Context Trust Levels
Every implementation receives a Context Trust Level based on published benchmark results.
| Level | Name | Requirement |
|---|---|---|
| CTL 4 | Cross-machine deterministic | CTL 3, plus identical artifacts and query results across operating systems, verified by fingerprint exchange |
| CTL 3 | Machine-deterministic | Byte-identical artifacts across rebuilds and exact-match query results across trials |
| CTL 2 | Stable retrieval | Artifact bytes differ, but ranked query results are identical every time |
| CTL 1 | Repeatable locally | Results not identical but rank-stable (Jaccard@k ≥ 0.9, τ ≥ 0.9) |
| CTL 0 | Non-repeatable | Below CTL 1 |
No vendor can claim a level without publishing benchmark artifacts. Every claim is backed by a fingerprint anyone can independently verify — including ours.
Current results
micro-app reference corpus · fingerprints published in the repository · cross-platform verification runs publicly in CI on every push.
| Engine | CTL | Rebuild | Query stability | Drift under noise | Cross-platform |
|---|---|---|---|---|---|
| BM25 (lexical reference) | CTL 4 | ✅ identical | ✅ EMR 1.0 | ⚠️ 0.04 — noise reached top-10 in 2/10 queries | ✅ verified in CI: ubuntu · windows · macos |
| Spiderbrain (structural code-context engine) | CTL 3 | ✅ identical | ✅ EMR 1.0 | ✅ 0.00 — noise never surfaced | Pending CI-runnable packaging (fingerprints published) |
| MiniLM embeddings (RAG reference) | — | Run pending — adapter shipped in the repository | |||
| Mem0 · Zep · Supermemory · LlamaIndex · vector stores | — | Awaiting vendor adapters — contribute one | |||
The reference baseline reaching CTL 4 is the point: the bar is achievable with plain engineering. A system scoring below the free baseline has made a design choice, not hit a law of nature.
Designed for fair comparison
ContextBenchmark evaluates context infrastructure — not language models, and not marketing.

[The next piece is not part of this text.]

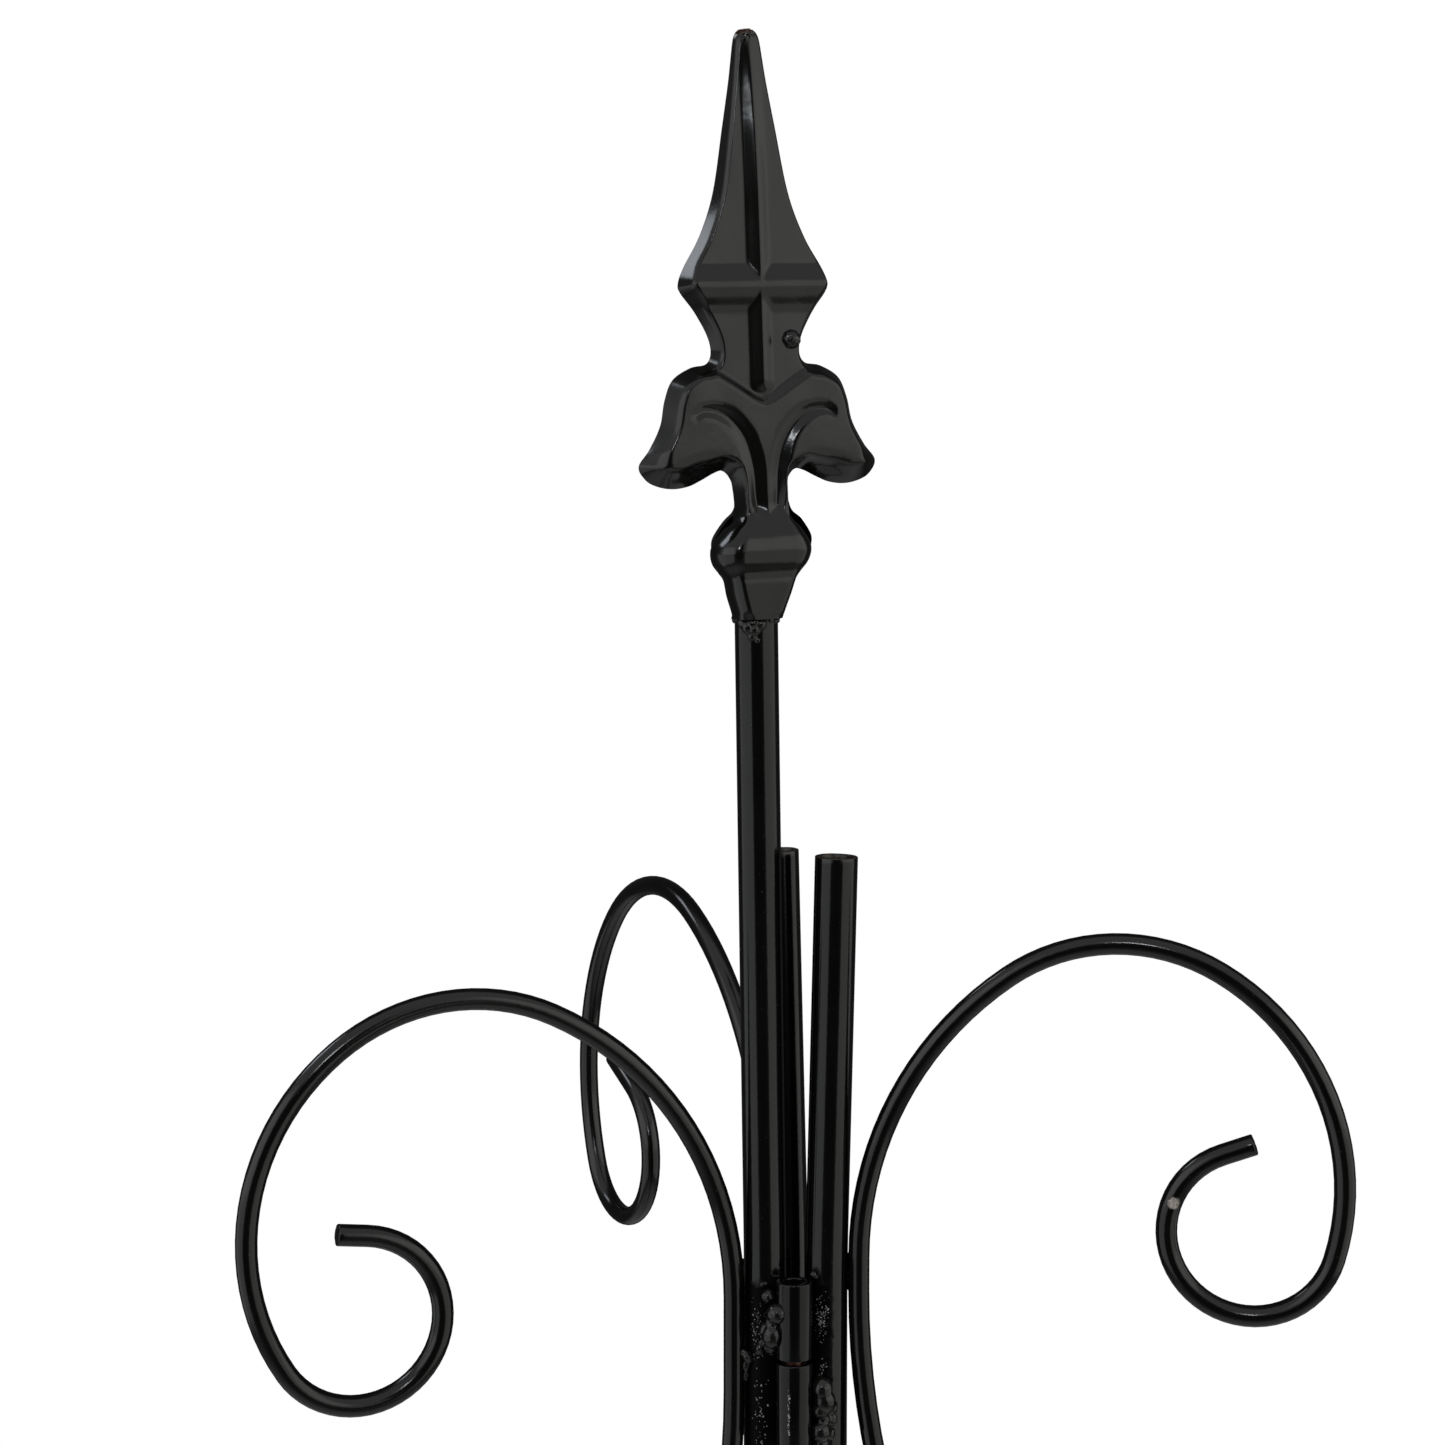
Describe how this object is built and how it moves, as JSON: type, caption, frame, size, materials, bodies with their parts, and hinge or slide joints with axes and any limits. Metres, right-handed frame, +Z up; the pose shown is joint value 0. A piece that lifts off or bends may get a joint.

- Adapter API (~40 lines per system)
- Open datasets, committed and license-clean
- Public methodology and metrics
- Fingerprint verification for every claim
- No benchmark-specific optimizations allowed
- Reproducible runs on commodity hardware
Benchmark architecture
git clone https://github.com/aabhisrv/contextbenchmark && cd contextbenchmark node contextbenchmark.mjs run --adapters bm25 # dependency-free baseline node contextbenchmark.mjs run --adapters bm25,emb-minilm # + typical-RAG reference node contextbenchmark.mjs compare A.fingerprint.json B.fingerprint.json
Built for vendors
Implement a lightweight adapter and benchmark your context system against the same transparent methodology used by every participant.
Honesty rules apply to everyone: production configuration only, no benchmark-only determinism flags, results disclosed with fingerprints. Read the adapter contract →
Research & methodology
ContextBenchmark builds on reproducible-systems research, retrieval evaluation, and software reproducibility practice — and introduces standardized measurements for deterministic AI context.
Methodology
Test-family definitions, trial counts, pass criteria, and level assignment — versioned in the repository.
Metrics
Exact Match Rate, Jaccard@k, and Kendall τ follow the conventions established for RAG reproducibility measurement (ReproRAG, arXiv:2509.18869).
Datasets
Committed, deterministic corpora with fixed query sets; pinned real-repository tiers planned.
Disclosure
A publishable result includes the report, fingerprints, versions, corpus identity, and machine spec. No fingerprint, no claim.
Versioning
Metric or family changes version the benchmark; levels are always cited with the benchmark version that produced them.
Related work
Distinct from model benchmarks and from academic context-accuracy evaluation (e.g. ContextBench, unaffiliated); the reliability lane is complementary to both.
Open source
ContextBenchmark is community-driven. Every benchmark, adapter, dataset, metric, and result is publicly inspectable and reproducible.